Imagery, Sources and Development
In this course, students develop imagery by exploring and refining drawing and painting methods using various mixed media and surface treatments. In so doing, they discover the associative potential between materials and imagery that contributes the constructing of meaning. Students experience traditional and non-traditional approaches to drawing through assignments, visual presentations and gallery visits. A final project encourages students to pursue personally relevant imagery and an individual stylistic approach.
Creative Design Exploration
In this course, students focus on their creative skills and innovation abilities to produce original designs that are realized into 2D/3D product prototypes. Using multiple models of problem solving strategies, students explore form, function and a variety of materials, to apply new skill sets to their methodologies. Students overcome visual and conceptual challenges by working in interdisciplinary teams interacting live, via Skype, with the design team at Umbra to produce a submission to the Umbra Design Collaborations Program.
Paper and Book Arts
In this course, students tap the creative potential of the hand bound book through an exploration of book structures, construction and deconstruction methods. Projects introduce different binding techniques as students use unique tools, materials and processes. In addition, students are encouraged to explore the aesthetic qualities of the book through 2D and 3D embellishment techniques including printed material, transfer techniques and hand stitched embellishments.
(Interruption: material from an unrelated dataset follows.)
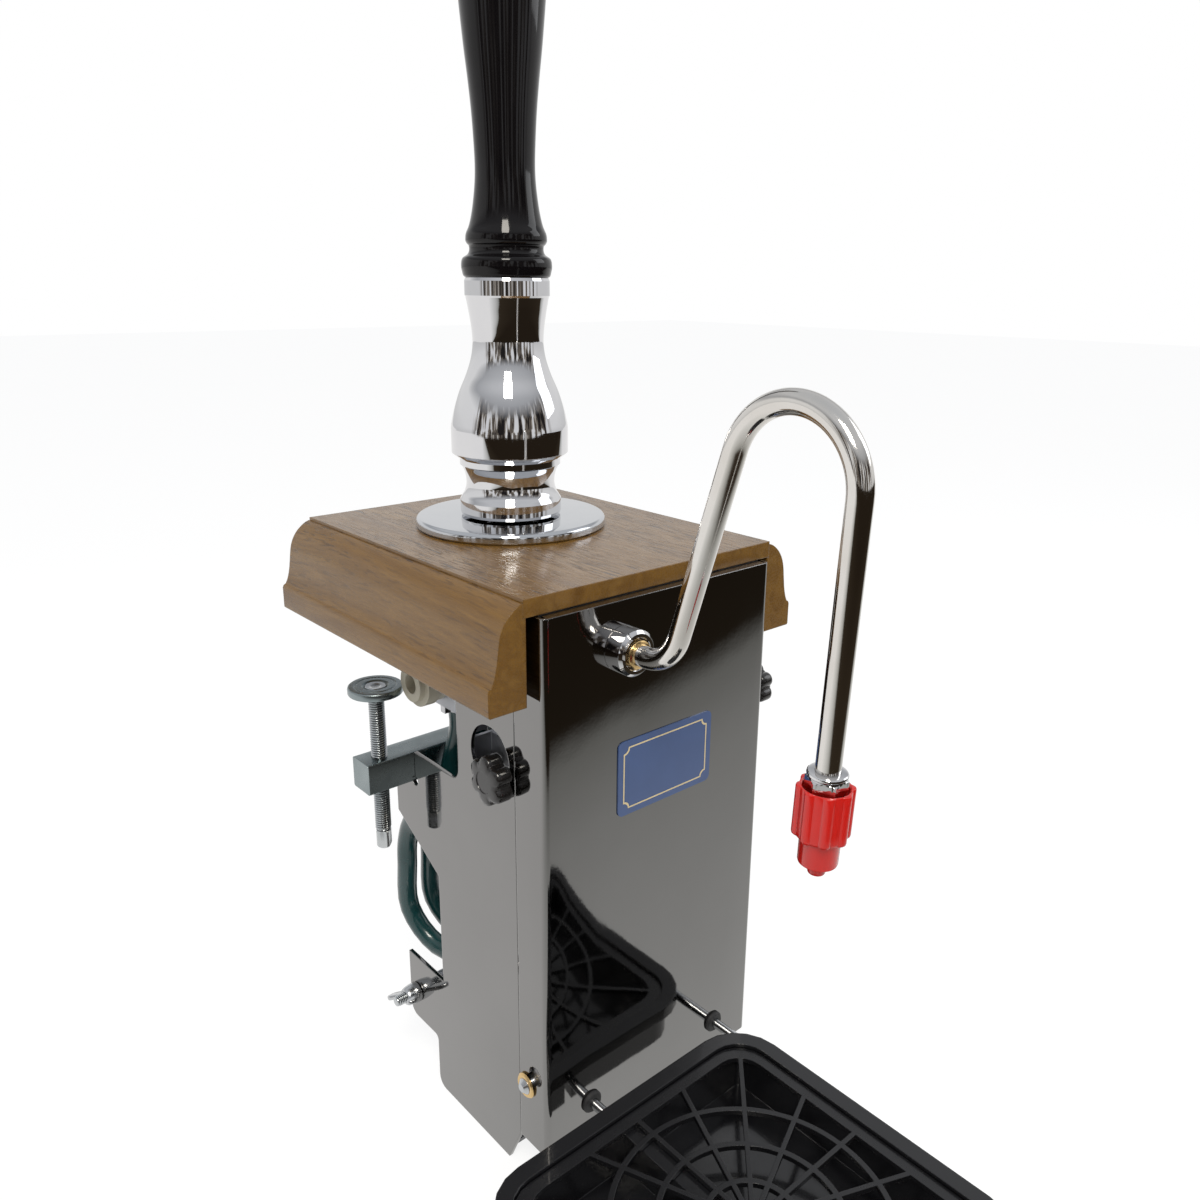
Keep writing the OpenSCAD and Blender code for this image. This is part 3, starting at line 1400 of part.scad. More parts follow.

Designing Bodies: Exploring Traditional and Contemporary Body Expressions through Art
In this course, students create artwork using influences from the traditional and contemporary practices of body adornment/modification. With an aesthetic and anthropological perspective, they research specific Aboriginal practices in body art, such as tattooing, piercing, mehndi (henna), branding and scarification. Students gain a new perspective on this ancient activity, incorporating the ideologies into individual projects as well as communicating their ideas in a clear professional manner.